## [WHAT IS BEING ASKED]
Pull out the lines from the line containing "(across - 1));" through the line containing "bpy.data.objects.remove(obj)", both lines included, and copy them exactly.

* Begin *

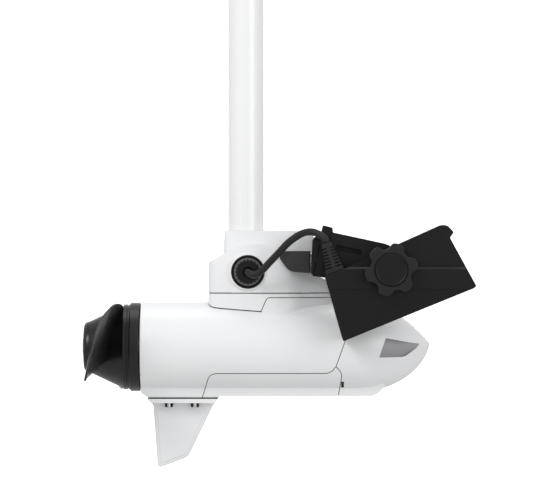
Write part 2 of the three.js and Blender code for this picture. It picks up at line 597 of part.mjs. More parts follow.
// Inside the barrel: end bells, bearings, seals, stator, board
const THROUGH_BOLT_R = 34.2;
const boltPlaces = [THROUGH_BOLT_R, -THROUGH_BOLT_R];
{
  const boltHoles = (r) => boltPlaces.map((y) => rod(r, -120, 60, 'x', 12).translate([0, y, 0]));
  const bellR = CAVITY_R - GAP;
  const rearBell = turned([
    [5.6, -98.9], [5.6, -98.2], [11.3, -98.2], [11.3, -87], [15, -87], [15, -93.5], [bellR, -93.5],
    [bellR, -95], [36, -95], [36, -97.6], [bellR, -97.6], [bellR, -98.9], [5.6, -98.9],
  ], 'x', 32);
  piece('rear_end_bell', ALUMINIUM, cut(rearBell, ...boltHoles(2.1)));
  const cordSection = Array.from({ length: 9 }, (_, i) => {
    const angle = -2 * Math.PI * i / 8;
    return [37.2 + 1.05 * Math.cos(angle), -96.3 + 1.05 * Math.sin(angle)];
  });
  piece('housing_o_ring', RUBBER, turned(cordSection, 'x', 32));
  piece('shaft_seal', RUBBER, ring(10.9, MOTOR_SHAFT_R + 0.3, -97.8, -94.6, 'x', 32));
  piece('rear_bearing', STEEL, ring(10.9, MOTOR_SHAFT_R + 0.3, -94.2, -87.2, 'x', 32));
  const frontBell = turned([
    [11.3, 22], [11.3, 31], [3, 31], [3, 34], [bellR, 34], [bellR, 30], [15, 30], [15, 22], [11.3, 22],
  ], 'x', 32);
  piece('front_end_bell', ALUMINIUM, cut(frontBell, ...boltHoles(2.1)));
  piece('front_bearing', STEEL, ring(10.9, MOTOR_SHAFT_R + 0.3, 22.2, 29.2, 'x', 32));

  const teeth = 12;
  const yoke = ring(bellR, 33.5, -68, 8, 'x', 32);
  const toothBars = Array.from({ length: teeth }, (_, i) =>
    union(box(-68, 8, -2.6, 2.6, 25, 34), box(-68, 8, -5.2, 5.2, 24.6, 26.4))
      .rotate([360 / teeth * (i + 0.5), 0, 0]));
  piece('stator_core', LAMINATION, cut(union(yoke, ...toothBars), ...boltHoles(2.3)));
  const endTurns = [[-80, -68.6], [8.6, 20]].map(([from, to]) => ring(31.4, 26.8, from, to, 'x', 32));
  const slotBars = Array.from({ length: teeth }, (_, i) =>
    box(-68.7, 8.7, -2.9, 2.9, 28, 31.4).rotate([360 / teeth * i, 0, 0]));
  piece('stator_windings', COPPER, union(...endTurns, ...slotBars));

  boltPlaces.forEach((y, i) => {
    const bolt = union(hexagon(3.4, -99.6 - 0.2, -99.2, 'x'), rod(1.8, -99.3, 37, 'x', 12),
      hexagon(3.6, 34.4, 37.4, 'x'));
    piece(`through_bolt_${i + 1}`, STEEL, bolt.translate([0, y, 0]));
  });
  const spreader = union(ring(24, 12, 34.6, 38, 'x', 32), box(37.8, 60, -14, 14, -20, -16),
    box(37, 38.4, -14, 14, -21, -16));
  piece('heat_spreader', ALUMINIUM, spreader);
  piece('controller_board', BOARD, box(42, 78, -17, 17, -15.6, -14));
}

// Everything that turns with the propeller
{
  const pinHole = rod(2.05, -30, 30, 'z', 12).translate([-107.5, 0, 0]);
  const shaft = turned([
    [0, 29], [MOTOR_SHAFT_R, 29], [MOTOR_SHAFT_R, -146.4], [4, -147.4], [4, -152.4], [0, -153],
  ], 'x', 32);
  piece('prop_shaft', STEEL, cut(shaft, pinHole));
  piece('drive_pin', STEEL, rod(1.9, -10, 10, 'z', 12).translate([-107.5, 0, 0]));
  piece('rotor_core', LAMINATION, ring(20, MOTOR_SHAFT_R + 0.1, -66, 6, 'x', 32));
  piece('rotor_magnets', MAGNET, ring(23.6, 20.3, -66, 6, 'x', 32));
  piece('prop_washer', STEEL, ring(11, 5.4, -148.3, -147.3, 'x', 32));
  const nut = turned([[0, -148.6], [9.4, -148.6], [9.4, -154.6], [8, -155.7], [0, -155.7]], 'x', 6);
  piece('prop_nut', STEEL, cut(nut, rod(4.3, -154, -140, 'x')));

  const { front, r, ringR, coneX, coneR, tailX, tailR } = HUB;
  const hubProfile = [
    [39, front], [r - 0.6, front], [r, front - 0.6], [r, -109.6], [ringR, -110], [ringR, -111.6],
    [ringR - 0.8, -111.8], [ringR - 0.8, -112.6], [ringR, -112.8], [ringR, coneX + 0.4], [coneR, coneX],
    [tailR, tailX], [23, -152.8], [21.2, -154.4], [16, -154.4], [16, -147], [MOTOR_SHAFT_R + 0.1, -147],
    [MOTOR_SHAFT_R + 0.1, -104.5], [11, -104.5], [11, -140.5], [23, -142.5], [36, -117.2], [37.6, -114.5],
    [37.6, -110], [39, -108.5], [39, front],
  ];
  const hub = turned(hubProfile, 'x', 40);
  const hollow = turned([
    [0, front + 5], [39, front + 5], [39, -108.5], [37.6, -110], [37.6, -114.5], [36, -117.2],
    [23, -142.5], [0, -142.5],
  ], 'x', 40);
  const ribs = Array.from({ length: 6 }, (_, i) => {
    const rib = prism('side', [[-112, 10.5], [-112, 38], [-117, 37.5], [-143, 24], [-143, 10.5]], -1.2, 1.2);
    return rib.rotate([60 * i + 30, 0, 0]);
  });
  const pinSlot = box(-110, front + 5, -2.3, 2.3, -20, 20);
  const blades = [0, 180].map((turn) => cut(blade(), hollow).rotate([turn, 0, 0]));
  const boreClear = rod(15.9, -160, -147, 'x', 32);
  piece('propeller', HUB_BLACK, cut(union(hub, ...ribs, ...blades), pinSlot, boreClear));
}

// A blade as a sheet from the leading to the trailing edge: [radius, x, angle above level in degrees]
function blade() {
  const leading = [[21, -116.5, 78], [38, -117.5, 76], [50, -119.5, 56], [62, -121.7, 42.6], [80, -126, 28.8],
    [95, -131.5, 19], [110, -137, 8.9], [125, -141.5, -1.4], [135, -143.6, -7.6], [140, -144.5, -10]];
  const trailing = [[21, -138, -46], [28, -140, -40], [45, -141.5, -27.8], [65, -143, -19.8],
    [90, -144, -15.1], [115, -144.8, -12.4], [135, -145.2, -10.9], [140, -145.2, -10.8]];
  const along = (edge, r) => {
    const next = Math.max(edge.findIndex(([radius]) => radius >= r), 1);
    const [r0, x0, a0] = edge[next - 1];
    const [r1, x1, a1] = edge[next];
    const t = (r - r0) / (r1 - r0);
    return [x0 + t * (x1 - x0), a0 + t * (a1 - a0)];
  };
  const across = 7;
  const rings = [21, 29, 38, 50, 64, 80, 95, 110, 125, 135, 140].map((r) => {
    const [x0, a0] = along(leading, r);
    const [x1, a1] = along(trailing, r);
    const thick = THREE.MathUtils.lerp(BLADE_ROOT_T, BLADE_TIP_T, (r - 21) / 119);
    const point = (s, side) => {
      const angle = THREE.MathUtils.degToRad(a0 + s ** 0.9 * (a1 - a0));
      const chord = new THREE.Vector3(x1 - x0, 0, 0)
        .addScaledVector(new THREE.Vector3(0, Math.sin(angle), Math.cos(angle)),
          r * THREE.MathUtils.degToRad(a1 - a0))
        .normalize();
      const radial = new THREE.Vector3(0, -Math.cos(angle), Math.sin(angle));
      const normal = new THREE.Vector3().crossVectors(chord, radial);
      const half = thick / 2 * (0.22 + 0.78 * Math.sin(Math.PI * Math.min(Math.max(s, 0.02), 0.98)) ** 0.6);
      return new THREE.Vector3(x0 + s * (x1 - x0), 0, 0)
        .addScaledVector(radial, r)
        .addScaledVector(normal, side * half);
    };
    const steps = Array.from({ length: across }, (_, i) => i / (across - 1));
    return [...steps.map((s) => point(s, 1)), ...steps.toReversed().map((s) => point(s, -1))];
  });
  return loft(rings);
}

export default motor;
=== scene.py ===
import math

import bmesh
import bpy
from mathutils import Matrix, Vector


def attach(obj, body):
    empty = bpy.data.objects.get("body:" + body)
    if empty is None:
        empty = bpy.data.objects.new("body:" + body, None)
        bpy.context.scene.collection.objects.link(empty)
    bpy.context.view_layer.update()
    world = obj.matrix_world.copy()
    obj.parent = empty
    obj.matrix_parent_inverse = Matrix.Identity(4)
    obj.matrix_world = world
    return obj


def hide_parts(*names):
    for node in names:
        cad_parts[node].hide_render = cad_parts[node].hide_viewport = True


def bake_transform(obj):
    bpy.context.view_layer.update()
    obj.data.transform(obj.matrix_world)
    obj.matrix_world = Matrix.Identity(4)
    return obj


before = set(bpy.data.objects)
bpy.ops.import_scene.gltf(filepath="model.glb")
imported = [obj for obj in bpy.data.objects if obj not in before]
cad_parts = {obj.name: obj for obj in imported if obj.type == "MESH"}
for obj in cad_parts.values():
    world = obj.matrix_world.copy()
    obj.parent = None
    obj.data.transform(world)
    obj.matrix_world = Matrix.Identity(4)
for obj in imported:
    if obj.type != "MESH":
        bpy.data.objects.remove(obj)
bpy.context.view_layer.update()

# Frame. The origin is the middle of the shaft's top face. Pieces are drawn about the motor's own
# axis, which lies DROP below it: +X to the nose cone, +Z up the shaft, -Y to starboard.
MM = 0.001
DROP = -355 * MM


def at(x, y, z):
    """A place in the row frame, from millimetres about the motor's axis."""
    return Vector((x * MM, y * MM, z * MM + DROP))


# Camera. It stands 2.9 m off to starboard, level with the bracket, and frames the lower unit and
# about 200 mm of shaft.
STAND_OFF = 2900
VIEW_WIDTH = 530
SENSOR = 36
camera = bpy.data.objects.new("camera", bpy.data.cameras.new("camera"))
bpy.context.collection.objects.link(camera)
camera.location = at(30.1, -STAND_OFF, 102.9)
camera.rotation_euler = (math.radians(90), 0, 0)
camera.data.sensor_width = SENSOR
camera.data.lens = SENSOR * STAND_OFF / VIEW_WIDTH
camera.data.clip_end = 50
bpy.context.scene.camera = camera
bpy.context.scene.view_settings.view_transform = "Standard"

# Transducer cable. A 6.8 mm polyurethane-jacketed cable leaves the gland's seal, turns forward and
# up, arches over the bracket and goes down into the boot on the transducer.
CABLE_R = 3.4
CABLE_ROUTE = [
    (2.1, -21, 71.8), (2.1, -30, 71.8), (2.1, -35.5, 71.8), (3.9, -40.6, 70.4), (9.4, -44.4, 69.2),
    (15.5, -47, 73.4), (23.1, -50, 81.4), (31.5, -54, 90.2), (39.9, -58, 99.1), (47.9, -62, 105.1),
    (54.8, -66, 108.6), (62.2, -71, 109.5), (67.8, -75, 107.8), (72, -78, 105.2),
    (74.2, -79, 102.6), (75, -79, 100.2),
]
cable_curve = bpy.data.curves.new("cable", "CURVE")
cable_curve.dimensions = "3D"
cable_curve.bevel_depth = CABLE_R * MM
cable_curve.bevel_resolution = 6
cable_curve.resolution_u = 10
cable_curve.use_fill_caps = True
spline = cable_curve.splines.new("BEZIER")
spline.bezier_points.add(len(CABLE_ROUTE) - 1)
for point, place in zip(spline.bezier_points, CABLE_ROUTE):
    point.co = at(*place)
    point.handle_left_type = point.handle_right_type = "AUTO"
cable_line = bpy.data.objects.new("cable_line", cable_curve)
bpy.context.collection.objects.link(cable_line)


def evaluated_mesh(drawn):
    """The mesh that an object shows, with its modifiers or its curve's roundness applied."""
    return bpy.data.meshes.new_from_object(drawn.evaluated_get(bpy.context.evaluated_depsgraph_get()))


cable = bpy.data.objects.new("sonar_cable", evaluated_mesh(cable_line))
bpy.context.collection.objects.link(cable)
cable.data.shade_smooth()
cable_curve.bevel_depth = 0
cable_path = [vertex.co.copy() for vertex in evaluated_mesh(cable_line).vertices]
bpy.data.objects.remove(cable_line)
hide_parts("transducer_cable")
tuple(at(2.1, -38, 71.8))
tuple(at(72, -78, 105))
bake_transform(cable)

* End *

## [ANSWER FOR THIS EXERCISE]
    const steps = Array.from({ length: across }, (_, i) => i / (across - 1));
    return [...steps.map((s) => point(s, 1)), ...steps.toReversed().map((s) => point(s, -1))];
  });
  return loft(rings);
}

export default motor;
=== scene.py ===
import math

import bmesh
import bpy
from mathutils import Matrix, Vector


def attach(obj, body):
    empty = bpy.data.objects.get("body:" + body)
    if empty is None:
        empty = bpy.data.objects.new("body:" + body, None)
        bpy.context.scene.collection.objects.link(empty)
    bpy.context.view_layer.update()
    world = obj.matrix_world.copy()
    obj.parent = empty
    obj.matrix_parent_inverse = Matrix.Identity(4)
    obj.matrix_world = world
    return obj


def hide_parts(*names):
    for node in names:
        cad_parts[node].hide_render = cad_parts[node].hide_viewport = True


def bake_transform(obj):
    bpy.context.view_layer.update()
    obj.data.transform(obj.matrix_world)
    obj.matrix_world = Matrix.Identity(4)
    return obj


before = set(bpy.data.objects)
bpy.ops.import_scene.gltf(filepath="model.glb")
imported = [obj for obj in bpy.data.objects if obj not in before]
cad_parts = {obj.name: obj for obj in imported if obj.type == "MESH"}
for obj in cad_parts.values():
    world = obj.matrix_world.copy()
    obj.parent = None
    obj.data.transform(world)
    obj.matrix_world = Matrix.Identity(4)
for obj in imported:
    if obj.type != "MESH":
        bpy.data.objects.remove(obj)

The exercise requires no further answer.